The Iditarod race committee has tried to address the problem of keeping the dogs healthy. About three dozen vets volunteer each year to work the Iditarod, trying to keep dogs from dying and pulling injured dogs out of the race.

“We look for a brightness in the eyes. Are they sniffing around? Interested in other dogs? When they’re rolling over and taking a snow bath, that’s a good sign,” said vet Roger Trautman of Rock Hill, S.C., in the latest edition of Alaska magazine.

Mushers start the race with a 16-dog team, but in the final days with dogs dropping out along the way, they might be down to just a handful pulling a 400-to-500-pound sled. In last year’s race, DeeDee Jonrowe left the Nutalo checkpoint with eight dogs and 401 miles left between her and Nome. She took one nine-minute rest stop.

Horribly, the Iditarod also has no rule against the use of whips by mushers.

“Nagging a dog team is cruel and ineffective … a training device such as a whip is not cruel at all, but is effective,” musher Jim Welch wrote in The Speed Mushing Manual published in 1990. “It is a common training device in use among dog mushers … A whip is a very humane training tool.”

Maybe someone should try it on him.

There have been documented stories of exhausted mushers sleeping on their sleds while their dogs continue to run, sometimes dragging a harness-mate who has collapsed in his tracks.
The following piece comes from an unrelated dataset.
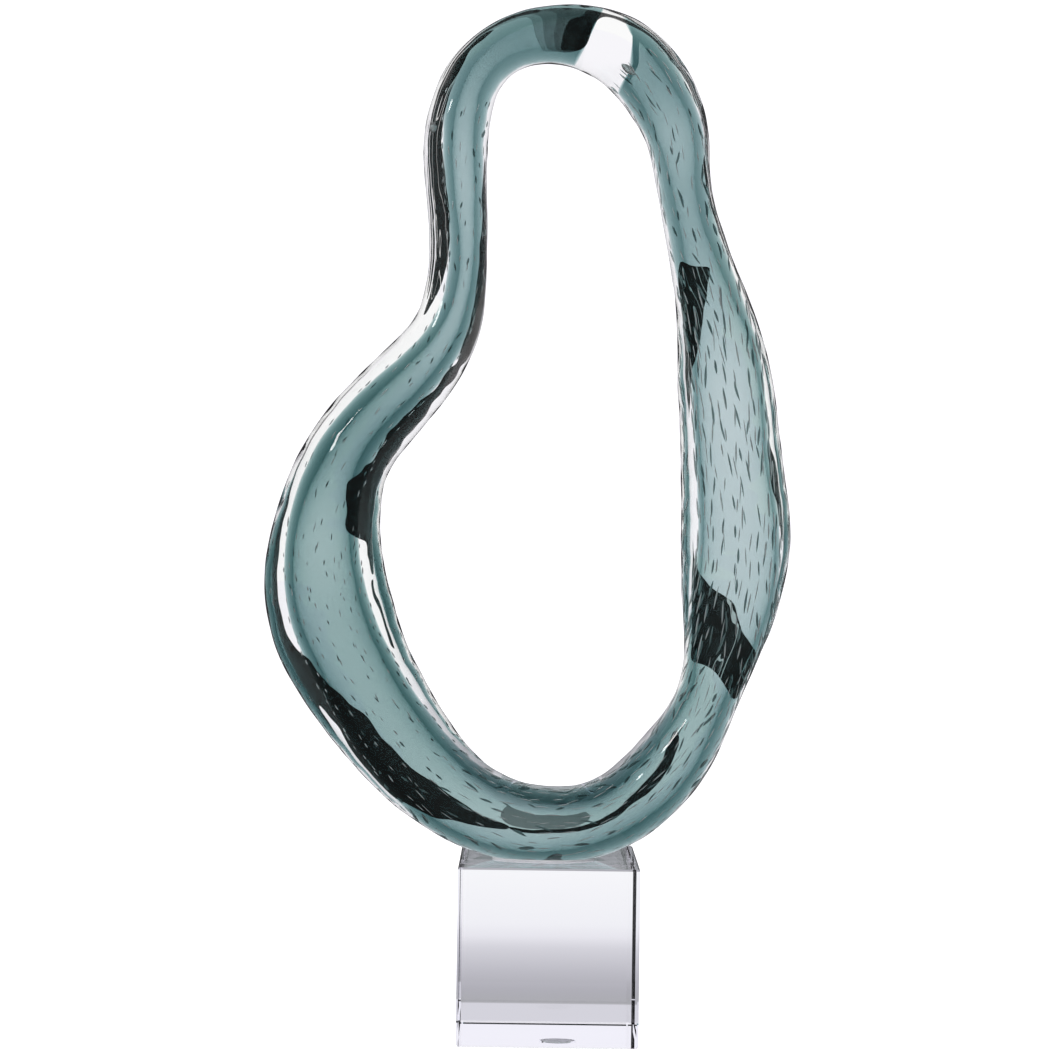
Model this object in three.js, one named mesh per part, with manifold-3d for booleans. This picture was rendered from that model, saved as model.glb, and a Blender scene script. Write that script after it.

Too often dogs who cannot stop gasping for air inhale their own vomit and choke.

“They’ve had the hell beaten out of them,” retired Air Force colonel and 40-year Alaska resident Tom Classen told USA Today’s Jon Saraceno three years ago. “You don’t just whisper into their ears, ‘OK, stand there until I tell you to run like the devil.’ They understand one thing: a beating.

“These dogs are beaten into submission the same way elephants are trained for a circus. The mushers will deny it, and you know what? They are all lying.”

Yet, Alaskans will insist that they love their dogs, especially their Iditarod heroes. Many have been made famous in children’s books or even stuffed for posterity after they die. They become celebrities.

Of course, so were the gladiators who survived — for a time — the Roman Coliseum.